SOUNDTRACK: NOW,NOW-“Thread” (2012).
I really enjoyed Now, Now’s last single “Dead Oaks” quite a lot, and here’s another one. A beautiful shoegazer song, hints of My Bloody Valentine, hints of early Lush. The singer has a great voice soaring over the chugging and swirling guitar chords.
The song is smooth and dreamy, but when the guitar solo comes in, it’s kind of jagged and really unexpected–a nice treat to keep a sing from becoming too obvious.
“Now, Now” is kind of a crazy name for a band–i assumed that it would be difficult for search engines to find them. But no. Type in now now and there they are.
[READ: June 20, 2012] “Monstro”
I’ve read a bunch of stories by Díaz, and I was a little surprised to see him in a sci-fi issue. Although his characters are typically nerdy sci-fi fantasy geeks, his stories are pretty much all about reality–scoring women, losing money, fighting cancer, getting women back. And, that’s what this story is about too.
One thing that I especially liked about the story is that it is such a conventional Díaz story–his main character g0es to the Dominican Republic to be with his ailing mom. (They live in the States but her medical costs would be much cheaper there). So he goes to the DR for the summer. And he meets up with a fellow Brown student who just happens to be a Very Important Person in the DR (he’s related to the 99th most wealthy person on the planet). And this guy, Alex, hooks him up well–he gives the narrator the royal treatment all over the country. Alex also introduces him to Mysty, the most beautiful woman he has ever seen.
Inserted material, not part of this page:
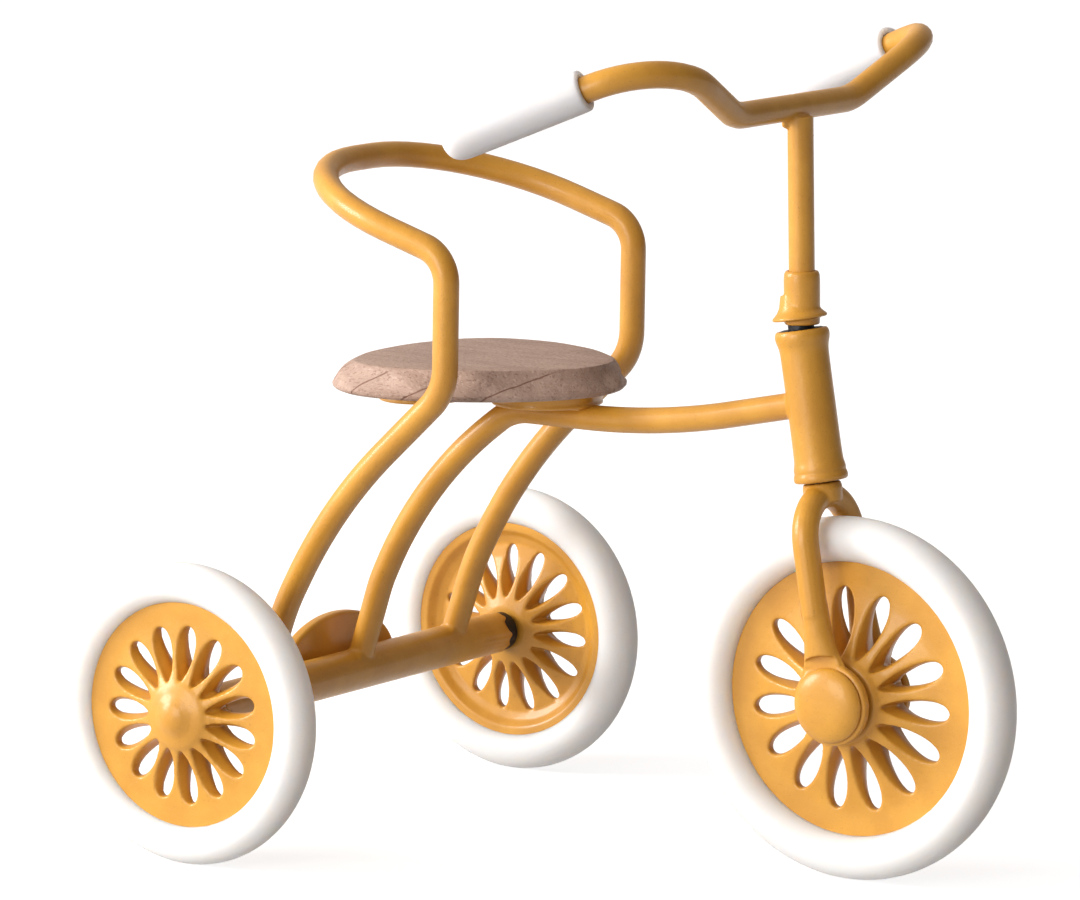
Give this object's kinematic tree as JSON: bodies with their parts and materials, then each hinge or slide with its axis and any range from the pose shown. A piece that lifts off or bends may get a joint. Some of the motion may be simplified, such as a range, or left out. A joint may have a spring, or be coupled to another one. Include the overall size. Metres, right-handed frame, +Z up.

And so they spend the summer together. The narrator knows that Mysty is out of his league, but he lusts after her anyhow. He confirms with Alex several times that the two of them are not an item, and that seems to be true. It’s clear that Mysty likes him–he doesn’t put up with Alex’s shit or with hers, but it’s also clear that they will never be together.
Díaz doesn’t skimp on the story either–we learn all about Alex’s background (and the fact that despite all of his wealth, he’s not coasting–he’s pulling down a 4.0 from Brown). We also learn all about Mysty–her history, her desires and her disdain for the Dominican Republic. And, naturally we learn all about the narrators mother–what’s wrong with her, how she’s coping and how she’s tells him that he doesn’t have to stick around–he’s not doing her any favors. And so he leaves her to have fun with his friends. As he says, “What an asshole, right? What a shallow motherfucker. But I was nineteen–and what is nineteen, if not for shallow?”
So how is it a sci-fi story? Well, because Díaz introduces a major sci-fi plot right from the start: “At first negroes thought it was funny. A disease that could make a Haitian blacker? It was the joke of the year.” And, in the next paragraph, he casually tosses out: “These days everybody wants to know what you were doing when the world came to an end.” And the point of all that stuff about Alex and Mysty is that that’s what he was doing when the world ended–he was chasing a girl.
Diaz creates a fascinatingly vague yet rather terrifying “disease” that affects only Haitains to start with). It caught random people and they were clearly sick–but it never killed them outright. The just lingered. At first, because it was just poor Haitians infected, the world kind of looked way, but then some more intense things started happening–and shit got really serious.
The story ends with a new character, a character who looks back at a blast with one eye closed. And the open eye is fried in the socket. It seemed like a strange inclusion at the end of the story but then, of course, Karen pointed out that this is an excerpt of Díaz’ new novel (I keep saying I’ll read those Q&As, but I read my copy in print form so I’m never near the computer when I’m done). Well how about that. I assumed he was modifying an existing story for a sci-fi issue of the New Yorker and here he’s going the Colson Whitehead route and writing a serious thriller instead. I am definitely on board when that comes out!
In Karen’s post she says that people talking about Díaz are sick of his Spanglish writing. He tends to throw in a lot of Dominican words as the story moves along. And if you’ve ever known people who are bilingual that happens all the time. I’m not going to read the thread (reading comments is a sure way to madness) but I will say that asking Díaz to not use that Spanish words is kind of like asking Joyce not to write in Dublinese (not that I’m comparing Díaz to Joyce) or Faulkner to not write in his own dialect (not that I’m comparing Díaz to Faulkner). I don’t believe it’s a gimmick, I believe it’s just the way he lives words. (That’s pretty highfalutin for a story about getting some action while the world ends).
For ease of searching I include: Junot Diaz

“(reading comments is a sure way to madness)”
I watch reality tv. Madness is where I start my day. 😉
Since you didn’t know it was an excerpt, did you feel it was a stop-in-the-middle thing when they decided to go to Haiti to check it out? Or did you figure everyone died right after so it was “the end”? I’m phrasing this badly, let me try again – besides the late addition of the observer keeping one eye closed (a terrific idea and a great way to introduce a character, btw), did you feel it was incomplete? I knew it ahead of time, spoiled myself by accident, so I thought maybe I was being hypercritical.